### Objective
Reproduce, word for word, every line from the first one down to the line containing "material, [node], part_body)", and nothing else.

** start of Dataset content **

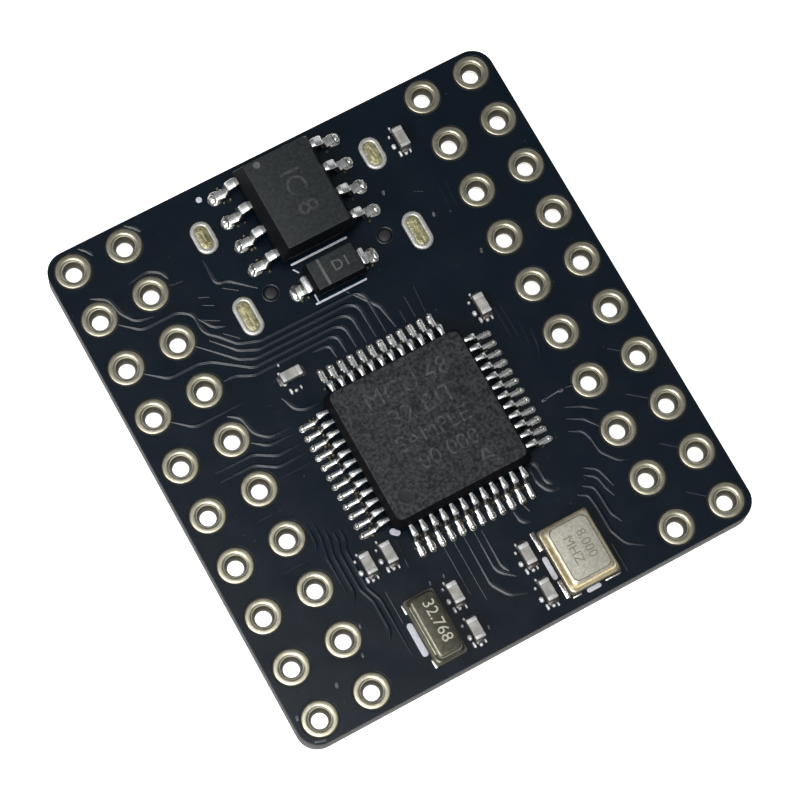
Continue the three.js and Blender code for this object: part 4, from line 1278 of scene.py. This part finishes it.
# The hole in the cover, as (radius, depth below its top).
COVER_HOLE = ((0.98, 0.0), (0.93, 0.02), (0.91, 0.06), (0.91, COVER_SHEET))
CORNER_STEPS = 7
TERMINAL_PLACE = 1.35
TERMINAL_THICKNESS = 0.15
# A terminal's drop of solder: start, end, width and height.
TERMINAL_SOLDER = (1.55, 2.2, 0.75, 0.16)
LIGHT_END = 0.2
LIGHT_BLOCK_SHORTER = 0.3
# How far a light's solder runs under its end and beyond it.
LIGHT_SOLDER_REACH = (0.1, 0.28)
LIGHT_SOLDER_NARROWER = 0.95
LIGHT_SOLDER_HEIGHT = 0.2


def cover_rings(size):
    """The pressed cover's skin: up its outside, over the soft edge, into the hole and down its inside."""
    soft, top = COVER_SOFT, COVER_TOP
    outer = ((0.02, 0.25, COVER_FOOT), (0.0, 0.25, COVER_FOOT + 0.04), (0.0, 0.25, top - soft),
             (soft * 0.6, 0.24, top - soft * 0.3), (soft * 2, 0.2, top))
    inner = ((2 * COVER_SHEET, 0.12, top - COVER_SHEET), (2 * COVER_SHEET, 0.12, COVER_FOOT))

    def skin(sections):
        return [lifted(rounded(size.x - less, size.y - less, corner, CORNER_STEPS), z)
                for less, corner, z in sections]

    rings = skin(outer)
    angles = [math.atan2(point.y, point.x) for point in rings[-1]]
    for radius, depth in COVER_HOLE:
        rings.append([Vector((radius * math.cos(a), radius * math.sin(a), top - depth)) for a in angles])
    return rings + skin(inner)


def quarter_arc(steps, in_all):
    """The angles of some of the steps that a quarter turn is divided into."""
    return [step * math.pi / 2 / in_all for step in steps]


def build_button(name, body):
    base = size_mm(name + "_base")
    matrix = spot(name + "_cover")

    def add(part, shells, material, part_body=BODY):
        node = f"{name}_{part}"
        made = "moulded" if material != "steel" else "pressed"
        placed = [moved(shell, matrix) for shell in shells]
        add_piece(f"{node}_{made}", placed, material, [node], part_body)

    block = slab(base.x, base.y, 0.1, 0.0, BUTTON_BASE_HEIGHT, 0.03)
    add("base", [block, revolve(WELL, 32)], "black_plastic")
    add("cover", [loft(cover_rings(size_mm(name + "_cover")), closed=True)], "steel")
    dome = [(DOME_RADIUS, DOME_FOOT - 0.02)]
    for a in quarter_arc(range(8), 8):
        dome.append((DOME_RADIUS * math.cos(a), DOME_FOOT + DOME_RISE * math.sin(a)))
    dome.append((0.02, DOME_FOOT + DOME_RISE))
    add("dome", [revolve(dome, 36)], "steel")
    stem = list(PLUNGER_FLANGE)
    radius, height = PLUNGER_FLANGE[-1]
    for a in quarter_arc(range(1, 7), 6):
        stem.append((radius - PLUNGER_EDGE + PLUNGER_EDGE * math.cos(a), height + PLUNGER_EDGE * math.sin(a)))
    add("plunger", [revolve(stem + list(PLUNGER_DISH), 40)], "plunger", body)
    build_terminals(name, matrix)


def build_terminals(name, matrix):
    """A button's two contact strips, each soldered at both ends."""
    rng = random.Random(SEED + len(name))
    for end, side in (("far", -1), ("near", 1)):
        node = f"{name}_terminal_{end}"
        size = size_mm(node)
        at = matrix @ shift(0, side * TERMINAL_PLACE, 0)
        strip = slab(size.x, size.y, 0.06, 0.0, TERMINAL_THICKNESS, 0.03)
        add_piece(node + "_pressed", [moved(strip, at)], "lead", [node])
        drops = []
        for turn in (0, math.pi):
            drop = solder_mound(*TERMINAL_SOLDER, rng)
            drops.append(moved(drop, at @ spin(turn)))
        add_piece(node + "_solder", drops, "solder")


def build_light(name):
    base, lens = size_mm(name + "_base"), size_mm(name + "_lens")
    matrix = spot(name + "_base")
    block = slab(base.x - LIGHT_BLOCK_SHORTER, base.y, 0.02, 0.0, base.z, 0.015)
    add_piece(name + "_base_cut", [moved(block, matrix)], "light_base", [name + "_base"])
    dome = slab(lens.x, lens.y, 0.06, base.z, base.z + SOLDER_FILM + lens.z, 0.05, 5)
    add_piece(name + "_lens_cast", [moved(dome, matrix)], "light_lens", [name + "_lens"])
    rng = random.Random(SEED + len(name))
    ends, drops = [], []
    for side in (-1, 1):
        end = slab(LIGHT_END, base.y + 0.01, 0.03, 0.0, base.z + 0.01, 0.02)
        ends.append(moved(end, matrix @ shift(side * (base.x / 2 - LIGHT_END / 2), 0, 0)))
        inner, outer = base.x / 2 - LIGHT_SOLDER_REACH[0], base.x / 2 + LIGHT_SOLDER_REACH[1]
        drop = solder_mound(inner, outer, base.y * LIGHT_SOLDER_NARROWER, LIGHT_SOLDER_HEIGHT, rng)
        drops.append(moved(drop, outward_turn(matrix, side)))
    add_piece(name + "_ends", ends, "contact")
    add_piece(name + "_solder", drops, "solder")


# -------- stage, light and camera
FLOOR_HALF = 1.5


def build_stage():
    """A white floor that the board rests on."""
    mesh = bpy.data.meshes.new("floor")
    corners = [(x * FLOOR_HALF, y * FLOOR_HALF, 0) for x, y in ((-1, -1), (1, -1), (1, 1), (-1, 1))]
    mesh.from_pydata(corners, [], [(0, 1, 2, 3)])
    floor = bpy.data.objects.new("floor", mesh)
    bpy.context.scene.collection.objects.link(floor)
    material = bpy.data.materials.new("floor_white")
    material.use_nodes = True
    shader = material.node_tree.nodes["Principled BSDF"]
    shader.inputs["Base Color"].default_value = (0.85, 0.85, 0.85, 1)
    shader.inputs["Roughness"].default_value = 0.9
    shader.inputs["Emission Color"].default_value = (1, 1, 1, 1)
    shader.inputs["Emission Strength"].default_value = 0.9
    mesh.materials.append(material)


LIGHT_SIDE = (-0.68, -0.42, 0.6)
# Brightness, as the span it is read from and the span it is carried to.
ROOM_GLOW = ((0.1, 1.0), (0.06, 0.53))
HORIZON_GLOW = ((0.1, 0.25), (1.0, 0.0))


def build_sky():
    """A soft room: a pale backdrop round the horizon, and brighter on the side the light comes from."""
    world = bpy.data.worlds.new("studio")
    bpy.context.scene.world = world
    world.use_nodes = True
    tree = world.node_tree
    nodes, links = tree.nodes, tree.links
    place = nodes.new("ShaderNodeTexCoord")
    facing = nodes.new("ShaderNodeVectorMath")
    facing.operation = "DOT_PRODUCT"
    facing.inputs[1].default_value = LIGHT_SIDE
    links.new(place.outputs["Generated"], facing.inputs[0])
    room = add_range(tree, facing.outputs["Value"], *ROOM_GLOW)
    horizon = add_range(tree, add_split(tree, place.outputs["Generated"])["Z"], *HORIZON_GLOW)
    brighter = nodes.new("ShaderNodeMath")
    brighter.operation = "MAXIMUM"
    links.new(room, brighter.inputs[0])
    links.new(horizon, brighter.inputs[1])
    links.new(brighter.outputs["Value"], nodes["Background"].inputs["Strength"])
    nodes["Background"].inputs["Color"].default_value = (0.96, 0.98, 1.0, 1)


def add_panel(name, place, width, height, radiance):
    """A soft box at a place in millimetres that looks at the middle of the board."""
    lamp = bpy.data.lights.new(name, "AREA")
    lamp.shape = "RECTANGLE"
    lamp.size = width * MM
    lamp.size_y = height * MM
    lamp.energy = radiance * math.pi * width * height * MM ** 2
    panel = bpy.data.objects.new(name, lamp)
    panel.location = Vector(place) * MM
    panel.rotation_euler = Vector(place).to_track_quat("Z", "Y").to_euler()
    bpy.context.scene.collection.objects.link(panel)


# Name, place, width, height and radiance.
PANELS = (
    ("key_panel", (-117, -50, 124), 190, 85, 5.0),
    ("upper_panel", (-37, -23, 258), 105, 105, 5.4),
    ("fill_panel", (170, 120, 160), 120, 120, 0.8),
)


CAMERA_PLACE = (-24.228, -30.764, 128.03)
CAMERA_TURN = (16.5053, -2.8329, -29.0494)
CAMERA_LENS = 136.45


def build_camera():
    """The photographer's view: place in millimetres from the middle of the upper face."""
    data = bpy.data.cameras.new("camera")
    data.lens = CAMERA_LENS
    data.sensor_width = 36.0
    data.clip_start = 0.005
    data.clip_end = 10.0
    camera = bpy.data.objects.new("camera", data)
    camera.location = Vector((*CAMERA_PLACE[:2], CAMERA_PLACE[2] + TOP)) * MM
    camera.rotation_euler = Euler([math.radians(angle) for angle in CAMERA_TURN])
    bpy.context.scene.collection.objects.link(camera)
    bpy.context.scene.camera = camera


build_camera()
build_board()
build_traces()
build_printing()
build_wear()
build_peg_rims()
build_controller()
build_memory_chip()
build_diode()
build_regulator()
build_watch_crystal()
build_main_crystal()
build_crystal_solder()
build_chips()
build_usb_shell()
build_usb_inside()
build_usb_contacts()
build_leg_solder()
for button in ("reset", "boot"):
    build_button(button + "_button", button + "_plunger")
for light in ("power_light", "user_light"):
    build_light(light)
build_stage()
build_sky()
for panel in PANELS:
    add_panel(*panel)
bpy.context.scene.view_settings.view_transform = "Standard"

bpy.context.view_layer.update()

** end of Dataset content **

### Answer for this exercise
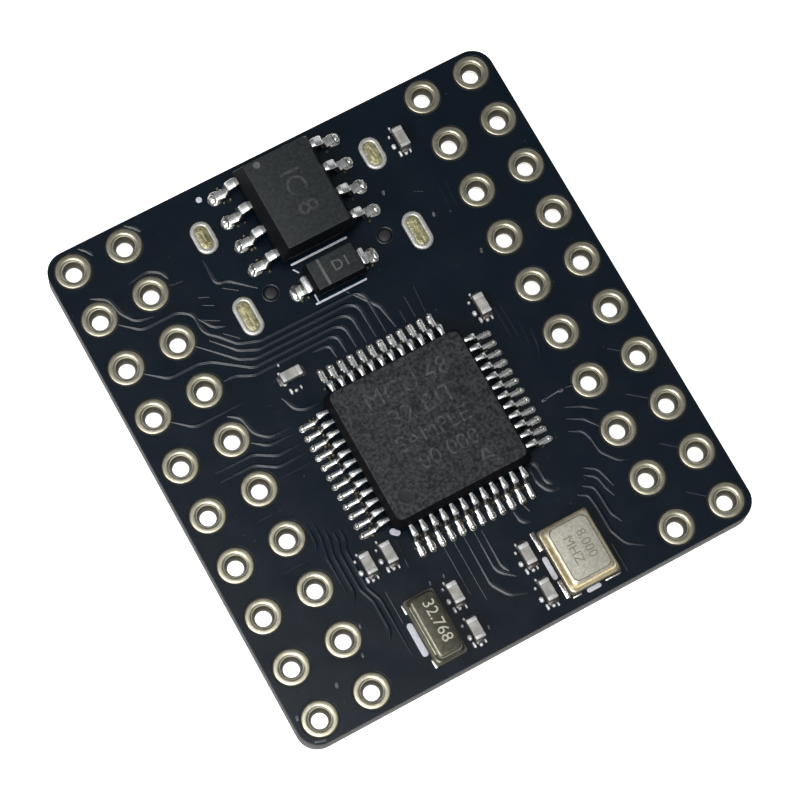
Continue the three.js and Blender code for this object: part 4, from line 1278 of scene.py. This part finishes it.
# The hole in the cover, as (radius, depth below its top).
COVER_HOLE = ((0.98, 0.0), (0.93, 0.02), (0.91, 0.06), (0.91, COVER_SHEET))
CORNER_STEPS = 7
TERMINAL_PLACE = 1.35
TERMINAL_THICKNESS = 0.15
# A terminal's drop of solder: start, end, width and height.
TERMINAL_SOLDER = (1.55, 2.2, 0.75, 0.16)
LIGHT_END = 0.2
LIGHT_BLOCK_SHORTER = 0.3
# How far a light's solder runs under its end and beyond it.
LIGHT_SOLDER_REACH = (0.1, 0.28)
LIGHT_SOLDER_NARROWER = 0.95
LIGHT_SOLDER_HEIGHT = 0.2


def cover_rings(size):
    """The pressed cover's skin: up its outside, over the soft edge, into the hole and down its inside."""
    soft, top = COVER_SOFT, COVER_TOP
    outer = ((0.02, 0.25, COVER_FOOT), (0.0, 0.25, COVER_FOOT + 0.04), (0.0, 0.25, top - soft),
             (soft * 0.6, 0.24, top - soft * 0.3), (soft * 2, 0.2, top))
    inner = ((2 * COVER_SHEET, 0.12, top - COVER_SHEET), (2 * COVER_SHEET, 0.12, COVER_FOOT))

    def skin(sections):
        return [lifted(rounded(size.x - less, size.y - less, corner, CORNER_STEPS), z)
                for less, corner, z in sections]

    rings = skin(outer)
    angles = [math.atan2(point.y, point.x) for point in rings[-1]]
    for radius, depth in COVER_HOLE:
        rings.append([Vector((radius * math.cos(a), radius * math.sin(a), top - depth)) for a in angles])
    return rings + skin(inner)


def quarter_arc(steps, in_all):
    """The angles of some of the steps that a quarter turn is divided into."""
    return [step * math.pi / 2 / in_all for step in steps]


def build_button(name, body):
    base = size_mm(name + "_base")
    matrix = spot(name + "_cover")

    def add(part, shells, material, part_body=BODY):
        node = f"{name}_{part}"
        made = "moulded" if material != "steel" else "pressed"
        placed = [moved(shell, matrix) for shell in shells]
        add_piece(f"{node}_{made}", placed, material, [node], part_body)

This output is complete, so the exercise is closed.